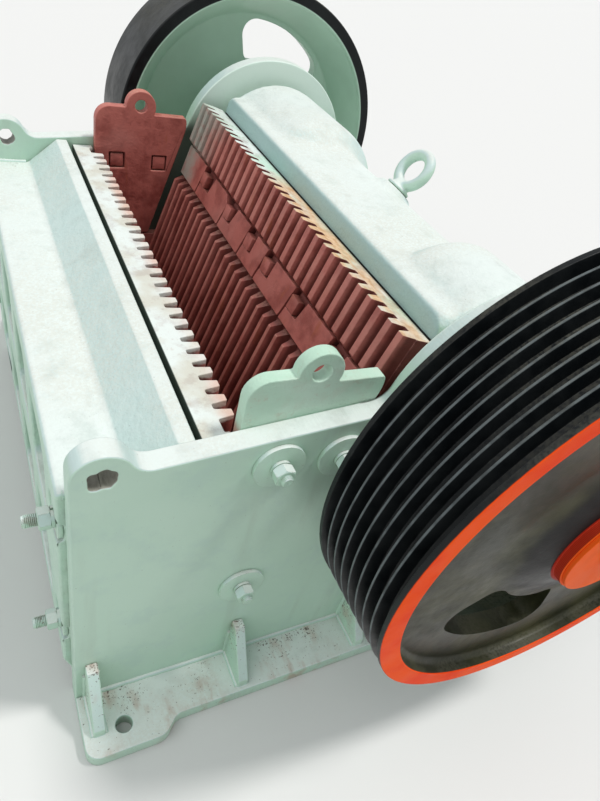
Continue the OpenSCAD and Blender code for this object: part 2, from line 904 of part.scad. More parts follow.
module wedge_bolt_places() {
    for (i = [0 : wedges - 1])
        on_jaw() translate([jaw_d, pitman_in - i * wedge_w - 38, -upper_len - 24])
            rotate([0, 90, 0]) children();
}

module jaw_wedges() {
    color(oxide) for (i = [0 : wedges - 1]) {
        y1 = pitman_in - i * wedge_w - wedge_gap / 2;
        y0 = y1 - wedge_w + wedge_gap;
        on_jaw() difference() {
            translate([wedge_face, y0, lower_top + 1]) cube([jaw_d - wedge_face, y1 - y0, wedge_h - 2]);
            translate([wedge_face - 1, y1 - notch_w, -upper_len - notch_h - 1])
                cube([26, notch_w + 1, notch_h + 1]);
            translate([wedge_face, y1 - notch_w, -upper_len - notch_h - 1]) rotate([45, 0, 0])
                translate([-1, -12, -12]) cube([26, 24, 24]);
            translate([0, pitman_in - i * wedge_w - 38, -upper_len - 24])
                rotate([0, 90, 0]) cylinder(h = jaw_d + 1, r = 12 + fit);
        }
    }
}

module jaw_wedge_bolts() {
    color(oxide) wedge_bolt_places() {
        translate([0, 0, -jaw_d + wedge_face + 25]) {
            cylinder(h = jaw_d - wedge_face - 10, r = 12);
            translate([-19, -19, -15]) cube([38, 38, 15]);
        }
    }
}

module toggle_seat() {
    color(steel) difference() {
        translate([box_back, -toggle_w / 2 - 20, toggle_z1 - 42]) cube([seat_t, toggle_w + 40, 84]);
        translate([toggle_x1, -toggle_w / 2 - 30, toggle_z1]) rotate([-90, 0, 0])
            cylinder(h = toggle_w + 60, r = nub_r + fit);
        for (s = [-1, 1]) translate([box_back - 1, s * rod_gap / 2 - 45, toggle_z1 - 50])
            cube([seat_t + 2, 90, 24]);
    }
}

cup_floor = bar_x + bar_t + spring_len + 20;
cup_skirt = 38;

module tension_rods() {
    color(steel) for (s = [-1, 1]) translate([box_back + 24, s * rod_gap / 2, rod_z]) {
        translate([0, -40, 0]) rotate([-90, 0, 0]) cylinder(h = 80, r = 10);
        rotate([-90, 0, 0]) translate([0, 0, -17]) cylinder(h = 34, r = 21);
        rotate([0, 90, 0]) cylinder(h = cup_floor + 70 - box_back - 24, r = rod_r);
        translate([cup_floor + 10 - box_back - 24, 0, 0]) rotate([0, 90, 0]) hex(50, 26);
        translate([cup_floor + 37 - box_back - 24, 0, 0]) rotate([0, 90, 0]) hex(50, 18);
    }
}

module spring_cups() {
    color(steel) for (s = [-1, 1])
        translate([cup_floor - cup_skirt, s * rod_gap / 2, rod_z]) rotate([0, 90, 0]) difference() {
            cylinder(h = cup_skirt + 10, r = cup_r + 6);
            translate([0, 0, -1]) cylinder(h = cup_skirt + 1, r = cup_r);
            cylinder(h = cup_skirt + 20, r = rod_r + fit);
        }
}

// Nodes

side_plate();  // side_plate_near
far_side() side_plate();  // side_plate_far
front_wall();
foot();  // foot_near
far_side() foot();  // foot_far
rear_wall();
adjusting_block();
adjusting_shims();
toggle_plate();
tension_bar();
tension_springs();
cheek_upper();  // cheek_upper_near
far_side() cheek_upper();  // cheek_upper_far
cheek_lower();  // cheek_lower_near
far_side() cheek_lower();  // cheek_lower_far
cheek_bolts();  // cheek_bolts_near
far_side() cheek_bolts();  // cheek_bolts_far
fixed_jaw();
fixed_jaw_bolts();
far_side() bearing_housing();  // bearing_housing_near
bearing_housing();  // bearing_housing_far
far_side() bearing_cover();  // bearing_cover_near
bearing_cover();  // bearing_cover_far
eccentric_shaft();
flywheel();
pulley();
shaft_collars();
shaft_end_plates();
pitman();
jaw_upper();
jaw_lower();
jaw_wedges();
jaw_wedge_bolts();
pitman_lifting_eye();
pitman_bearings();
pitman_end_covers();
toggle_seat();
tension_rods();
spring_cups();
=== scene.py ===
# Looks of the jaw crusher: paint, dust and wear, rounded castings, threaded bolts, welds and springs.
# Metres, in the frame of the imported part: +X towards the toggle end, -Y to the pulley, +Z up.
import json
import math
import bpy
import bmesh
from mathutils import Matrix, Vector, noise


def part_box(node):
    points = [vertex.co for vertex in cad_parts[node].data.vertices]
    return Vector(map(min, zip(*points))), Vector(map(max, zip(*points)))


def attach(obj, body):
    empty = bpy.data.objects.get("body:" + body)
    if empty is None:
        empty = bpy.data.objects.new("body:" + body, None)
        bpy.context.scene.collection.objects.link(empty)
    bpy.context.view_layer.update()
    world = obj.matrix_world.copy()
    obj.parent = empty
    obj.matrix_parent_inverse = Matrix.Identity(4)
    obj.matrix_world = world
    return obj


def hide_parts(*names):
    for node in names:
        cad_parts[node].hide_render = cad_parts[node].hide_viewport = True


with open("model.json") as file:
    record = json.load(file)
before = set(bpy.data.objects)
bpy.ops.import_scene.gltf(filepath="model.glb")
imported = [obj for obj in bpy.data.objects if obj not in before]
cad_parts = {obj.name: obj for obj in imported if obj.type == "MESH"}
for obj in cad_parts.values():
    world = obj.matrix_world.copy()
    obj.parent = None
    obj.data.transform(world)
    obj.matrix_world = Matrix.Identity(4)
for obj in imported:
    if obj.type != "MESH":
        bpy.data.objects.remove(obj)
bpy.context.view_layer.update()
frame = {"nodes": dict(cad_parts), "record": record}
print("frame loaded:", len(frame["nodes"]), "nodes")

scene = bpy.context.scene


def colours(**shades):
    # screen colours 0 to 255 as the shader's linear colours
    def linear(value):
        share = value / 255
        return share / 12.92 if share <= 0.04045 else ((share + 0.055) / 1.055) ** 2.4
    return {name: tuple(linear(value) for value in shade) + (1.0,) for name, shade in shades.items()}


# Camera: the photo's viewing angle
cameraSetup = {
    "place": (-0.709, -1.296, 1.496),
    "azimuth": 35.24,   # degrees from +Y towards +X
    "drop": 39.69,      # degrees below the horizon
    "roll": 16.26,
    "focal": 37.09,     # mm
    "sensor": 36,       # mm wide
    "clip": (0.01, 100),
}


def addObject(name, data):
    item = bpy.data.objects.new(name, data)
    scene.collection.objects.link(item)
    return item


def addCamera(setup):
    data = bpy.data.cameras.new("camera")
    data.sensor_fit = "HORIZONTAL"
    data.sensor_width = setup["sensor"]
    data.lens = setup["focal"]
    data.clip_start, data.clip_end = setup["clip"]
    turn = Matrix.Rotation(math.radians(-setup["azimuth"]), 4, "Z")
    tip = Matrix.Rotation(math.radians(90 - setup["drop"]), 4, "X")
    roll = Matrix.Rotation(math.radians(setup["roll"]), 4, "Z")
    scene.camera = addObject("camera", data)
    scene.camera.matrix_world = Matrix.Translation(setup["place"]) @ turn @ tip @ roll


addCamera(cameraSetup)


# Shader helpers. A socket's or node's id_data is the node tree that it is in.

def addNode(tree, kind, **values):
    # values name the node's own properties
    item = tree.nodes.new(kind)
    for key, value in values.items():
        setattr(item, key, value)
    return item


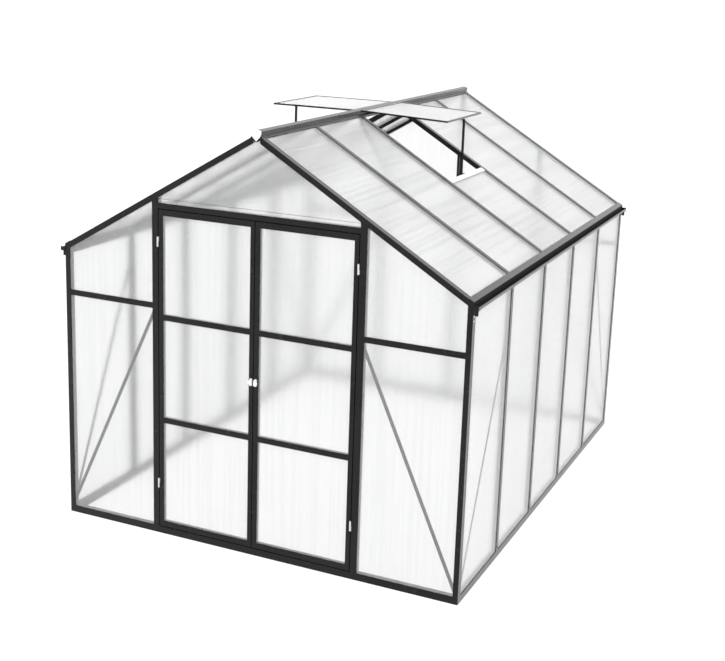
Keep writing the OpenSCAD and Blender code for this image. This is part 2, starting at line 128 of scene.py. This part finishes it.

## PROBLEM DETAILS
Write out again only the lines from the line containing "jaw_wedges();" through the line containing "obj.parent = empty", both included, exactly as they are.

## EXERCISE ANSWER
jaw_wedges();
jaw_wedge_bolts();
pitman_lifting_eye();
pitman_bearings();
pitman_end_covers();
toggle_seat();
tension_rods();
spring_cups();
=== scene.py ===
# Looks of the jaw crusher: paint, dust and wear, rounded castings, threaded bolts, welds and springs.
# Metres, in the frame of the imported part: +X towards the toggle end, -Y to the pulley, +Z up.
import json
import math
import bpy
import bmesh
from mathutils import Matrix, Vector, noise


def part_box(node):
    points = [vertex.co for vertex in cad_parts[node].data.vertices]
    return Vector(map(min, zip(*points))), Vector(map(max, zip(*points)))


def attach(obj, body):
    empty = bpy.data.objects.get("body:" + body)
    if empty is None:
        empty = bpy.data.objects.new("body:" + body, None)
        bpy.context.scene.collection.objects.link(empty)
    bpy.context.view_layer.update()
    world = obj.matrix_world.copy()
    obj.parent = empty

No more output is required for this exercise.